┏━━

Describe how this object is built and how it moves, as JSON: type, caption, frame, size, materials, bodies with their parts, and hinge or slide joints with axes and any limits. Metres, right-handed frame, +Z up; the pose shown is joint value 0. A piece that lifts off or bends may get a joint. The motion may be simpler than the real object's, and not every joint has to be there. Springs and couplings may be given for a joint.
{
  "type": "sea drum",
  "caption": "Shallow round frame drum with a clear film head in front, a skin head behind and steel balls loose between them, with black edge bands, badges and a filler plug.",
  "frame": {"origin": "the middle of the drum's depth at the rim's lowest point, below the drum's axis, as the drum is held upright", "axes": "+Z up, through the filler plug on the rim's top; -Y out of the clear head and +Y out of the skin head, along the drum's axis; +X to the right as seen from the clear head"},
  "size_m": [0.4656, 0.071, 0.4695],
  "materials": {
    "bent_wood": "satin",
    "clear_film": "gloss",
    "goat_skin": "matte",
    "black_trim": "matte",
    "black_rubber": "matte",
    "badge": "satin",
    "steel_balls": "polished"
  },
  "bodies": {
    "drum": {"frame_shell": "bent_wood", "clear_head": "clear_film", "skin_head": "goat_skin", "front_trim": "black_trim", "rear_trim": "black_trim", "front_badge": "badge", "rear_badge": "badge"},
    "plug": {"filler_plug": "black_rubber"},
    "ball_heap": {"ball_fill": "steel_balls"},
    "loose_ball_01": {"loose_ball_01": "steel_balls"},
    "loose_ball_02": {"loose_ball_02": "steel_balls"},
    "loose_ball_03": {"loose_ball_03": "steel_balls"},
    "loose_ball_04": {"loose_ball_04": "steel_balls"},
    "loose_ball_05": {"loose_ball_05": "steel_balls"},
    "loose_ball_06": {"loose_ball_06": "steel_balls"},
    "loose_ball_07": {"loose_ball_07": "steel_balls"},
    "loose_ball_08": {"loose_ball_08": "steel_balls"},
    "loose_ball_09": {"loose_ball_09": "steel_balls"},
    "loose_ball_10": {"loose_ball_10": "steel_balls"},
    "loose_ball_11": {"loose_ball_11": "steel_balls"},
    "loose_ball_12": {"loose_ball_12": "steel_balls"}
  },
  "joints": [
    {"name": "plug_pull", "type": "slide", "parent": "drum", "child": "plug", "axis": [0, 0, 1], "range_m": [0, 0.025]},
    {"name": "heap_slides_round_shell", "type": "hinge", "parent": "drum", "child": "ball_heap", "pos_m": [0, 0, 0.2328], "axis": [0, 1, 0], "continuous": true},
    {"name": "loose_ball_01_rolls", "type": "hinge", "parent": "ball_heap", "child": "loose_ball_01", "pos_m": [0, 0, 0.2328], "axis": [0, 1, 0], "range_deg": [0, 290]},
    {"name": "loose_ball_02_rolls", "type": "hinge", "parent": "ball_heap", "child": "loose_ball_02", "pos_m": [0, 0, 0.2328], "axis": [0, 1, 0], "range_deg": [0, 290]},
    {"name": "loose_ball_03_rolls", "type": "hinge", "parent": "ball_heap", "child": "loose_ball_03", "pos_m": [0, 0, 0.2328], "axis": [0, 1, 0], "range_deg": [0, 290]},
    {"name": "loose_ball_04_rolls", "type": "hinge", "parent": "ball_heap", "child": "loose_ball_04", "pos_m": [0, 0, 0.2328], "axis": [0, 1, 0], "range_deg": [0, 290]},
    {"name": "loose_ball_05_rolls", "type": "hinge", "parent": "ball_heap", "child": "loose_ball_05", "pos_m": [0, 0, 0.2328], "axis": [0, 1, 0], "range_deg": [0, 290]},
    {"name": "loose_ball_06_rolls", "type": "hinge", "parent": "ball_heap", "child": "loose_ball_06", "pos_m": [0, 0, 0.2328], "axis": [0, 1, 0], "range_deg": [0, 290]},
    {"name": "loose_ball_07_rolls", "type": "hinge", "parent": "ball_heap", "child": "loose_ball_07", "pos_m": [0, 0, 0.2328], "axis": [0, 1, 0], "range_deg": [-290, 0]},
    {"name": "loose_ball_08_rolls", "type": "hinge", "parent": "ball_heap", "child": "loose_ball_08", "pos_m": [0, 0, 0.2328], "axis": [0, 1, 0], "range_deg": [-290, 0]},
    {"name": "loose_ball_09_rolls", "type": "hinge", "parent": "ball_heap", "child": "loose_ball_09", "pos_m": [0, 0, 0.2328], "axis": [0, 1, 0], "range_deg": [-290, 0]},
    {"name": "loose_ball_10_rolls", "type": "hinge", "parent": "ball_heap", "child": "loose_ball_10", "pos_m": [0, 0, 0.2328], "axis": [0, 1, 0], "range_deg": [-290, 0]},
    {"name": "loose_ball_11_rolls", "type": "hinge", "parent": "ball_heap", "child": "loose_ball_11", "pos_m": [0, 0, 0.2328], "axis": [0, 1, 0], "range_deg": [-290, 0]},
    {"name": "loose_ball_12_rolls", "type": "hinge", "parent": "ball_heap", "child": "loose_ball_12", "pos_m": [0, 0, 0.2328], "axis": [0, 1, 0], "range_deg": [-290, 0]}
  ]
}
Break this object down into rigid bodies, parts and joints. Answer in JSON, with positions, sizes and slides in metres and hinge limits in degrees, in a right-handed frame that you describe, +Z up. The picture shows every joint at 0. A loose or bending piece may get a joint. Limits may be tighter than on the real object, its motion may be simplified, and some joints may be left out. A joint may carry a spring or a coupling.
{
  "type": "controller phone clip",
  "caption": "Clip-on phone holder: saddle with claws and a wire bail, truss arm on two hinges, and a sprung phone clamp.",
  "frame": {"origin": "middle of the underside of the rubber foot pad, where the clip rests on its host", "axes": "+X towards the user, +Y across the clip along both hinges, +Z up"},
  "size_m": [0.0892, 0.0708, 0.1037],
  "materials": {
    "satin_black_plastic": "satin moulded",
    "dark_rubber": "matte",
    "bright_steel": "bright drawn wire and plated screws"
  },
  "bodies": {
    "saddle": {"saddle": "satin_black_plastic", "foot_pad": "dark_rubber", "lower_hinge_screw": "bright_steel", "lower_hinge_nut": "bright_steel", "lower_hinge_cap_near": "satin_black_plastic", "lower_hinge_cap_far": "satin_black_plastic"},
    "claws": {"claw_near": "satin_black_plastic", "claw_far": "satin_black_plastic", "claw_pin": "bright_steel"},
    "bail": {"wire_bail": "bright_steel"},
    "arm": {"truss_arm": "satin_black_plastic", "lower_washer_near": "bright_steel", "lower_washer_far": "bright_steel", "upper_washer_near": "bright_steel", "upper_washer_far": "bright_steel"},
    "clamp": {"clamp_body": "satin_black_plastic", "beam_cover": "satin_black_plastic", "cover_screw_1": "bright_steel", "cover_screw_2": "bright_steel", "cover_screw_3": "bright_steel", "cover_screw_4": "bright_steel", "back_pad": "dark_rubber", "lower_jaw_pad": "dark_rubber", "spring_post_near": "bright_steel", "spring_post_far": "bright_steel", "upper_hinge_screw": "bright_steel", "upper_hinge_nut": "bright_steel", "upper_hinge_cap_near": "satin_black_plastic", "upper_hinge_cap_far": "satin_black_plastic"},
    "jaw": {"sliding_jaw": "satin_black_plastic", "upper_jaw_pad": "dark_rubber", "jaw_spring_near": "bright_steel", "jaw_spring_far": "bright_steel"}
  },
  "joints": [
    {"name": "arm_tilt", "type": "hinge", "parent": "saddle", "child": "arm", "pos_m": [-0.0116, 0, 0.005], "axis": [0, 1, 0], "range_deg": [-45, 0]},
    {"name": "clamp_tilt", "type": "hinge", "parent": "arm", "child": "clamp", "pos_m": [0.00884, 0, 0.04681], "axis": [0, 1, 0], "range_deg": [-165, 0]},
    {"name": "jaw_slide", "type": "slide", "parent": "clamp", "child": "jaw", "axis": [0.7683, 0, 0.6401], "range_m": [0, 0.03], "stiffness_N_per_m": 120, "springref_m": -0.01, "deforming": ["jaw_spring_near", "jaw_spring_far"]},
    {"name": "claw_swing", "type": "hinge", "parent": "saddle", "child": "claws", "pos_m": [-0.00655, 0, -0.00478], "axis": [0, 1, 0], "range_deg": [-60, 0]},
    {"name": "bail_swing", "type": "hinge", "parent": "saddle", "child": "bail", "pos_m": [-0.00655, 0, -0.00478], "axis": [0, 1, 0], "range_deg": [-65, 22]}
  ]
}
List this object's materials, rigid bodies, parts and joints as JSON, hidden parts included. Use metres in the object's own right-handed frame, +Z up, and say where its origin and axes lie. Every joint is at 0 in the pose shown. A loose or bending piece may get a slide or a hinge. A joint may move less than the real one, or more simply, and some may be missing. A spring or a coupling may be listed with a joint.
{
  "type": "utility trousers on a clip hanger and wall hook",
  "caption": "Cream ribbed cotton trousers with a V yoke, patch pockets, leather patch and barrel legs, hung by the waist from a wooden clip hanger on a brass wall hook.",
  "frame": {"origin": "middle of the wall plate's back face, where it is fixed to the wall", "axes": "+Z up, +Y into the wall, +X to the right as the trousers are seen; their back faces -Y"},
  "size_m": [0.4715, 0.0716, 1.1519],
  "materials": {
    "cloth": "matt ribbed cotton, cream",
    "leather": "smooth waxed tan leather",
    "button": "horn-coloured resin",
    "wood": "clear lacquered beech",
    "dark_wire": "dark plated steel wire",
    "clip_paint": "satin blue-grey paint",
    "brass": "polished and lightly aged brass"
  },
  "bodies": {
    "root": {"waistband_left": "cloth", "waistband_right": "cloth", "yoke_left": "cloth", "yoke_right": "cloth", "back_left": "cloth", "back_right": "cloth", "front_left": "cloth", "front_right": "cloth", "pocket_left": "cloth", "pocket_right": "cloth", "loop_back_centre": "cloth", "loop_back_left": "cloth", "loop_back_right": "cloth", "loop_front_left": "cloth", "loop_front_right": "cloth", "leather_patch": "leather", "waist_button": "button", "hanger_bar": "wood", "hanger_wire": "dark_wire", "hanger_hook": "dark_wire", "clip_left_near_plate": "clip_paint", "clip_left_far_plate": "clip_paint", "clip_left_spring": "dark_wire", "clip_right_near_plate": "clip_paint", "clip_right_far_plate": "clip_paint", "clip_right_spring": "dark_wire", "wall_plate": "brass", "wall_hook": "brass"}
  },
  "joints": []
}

┗━━

▶ _Task details_:
Quote, word for word, every line starting at the one that contains "List this object's" and ending with the final line of the entries.

▶ _Answer_:
List this object's materials, rigid bodies, parts and joints as JSON, hidden parts included. Use metres in the object's own right-handed frame, +Z up, and say where its origin and axes lie. Every joint is at 0 in the pose shown. A loose or bending piece may get a slide or a hinge. A joint may move less than the real one, or more simply, and some may be missing. A spring or a coupling may be listed with a joint.
{
  "type": "utility trousers on a clip hanger and wall hook",
  "caption": "Cream ribbed cotton trousers with a V yoke, patch pockets, leather patch and barrel legs, hung by the waist from a wooden clip hanger on a brass wall hook.",
  "frame": {"origin": "middle of the wall plate's back face, where it is fixed to the wall", "axes": "+Z up, +Y into the wall, +X to the right as the trousers are seen; their back faces -Y"},
  "size_m": [0.4715, 0.0716, 1.1519],
  "materials": {
    "cloth": "matt ribbed cotton, cream",
    "leather": "smooth waxed tan leather",
    "button": "horn-coloured resin",
    "wood": "clear lacquered beech",
    "dark_wire": "dark plated steel wire",
    "clip_paint": "satin blue-grey paint",
    "brass": "polished and lightly aged brass"
  },
  "bodies": {
    "root": {"waistband_left": "cloth", "waistband_right": "cloth", "yoke_left": "cloth", "yoke_right": "cloth", "back_left": "cloth", "back_right": "cloth", "front_left": "cloth", "front_right": "cloth", "pocket_left": "cloth", "pocket_right": "cloth", "loop_back_centre": "cloth", "loop_back_left": "cloth", "loop_back_right": "cloth", "loop_front_left": "cloth", "loop_front_right": "cloth", "leather_patch": "leather", "waist_button": "button", "hanger_bar": "wood", "hanger_wire": "dark_wire", "hanger_hook": "dark_wire", "clip_left_near_plate": "clip_paint", "clip_left_far_plate": "clip_paint", "clip_left_spring": "dark_wire", "clip_right_near_plate": "clip_paint", "clip_right_far_plate": "clip_paint", "clip_right_spring": "dark_wire", "wall_plate": "brass", "wall_hook": "brass"}
  },
  "joints": []
}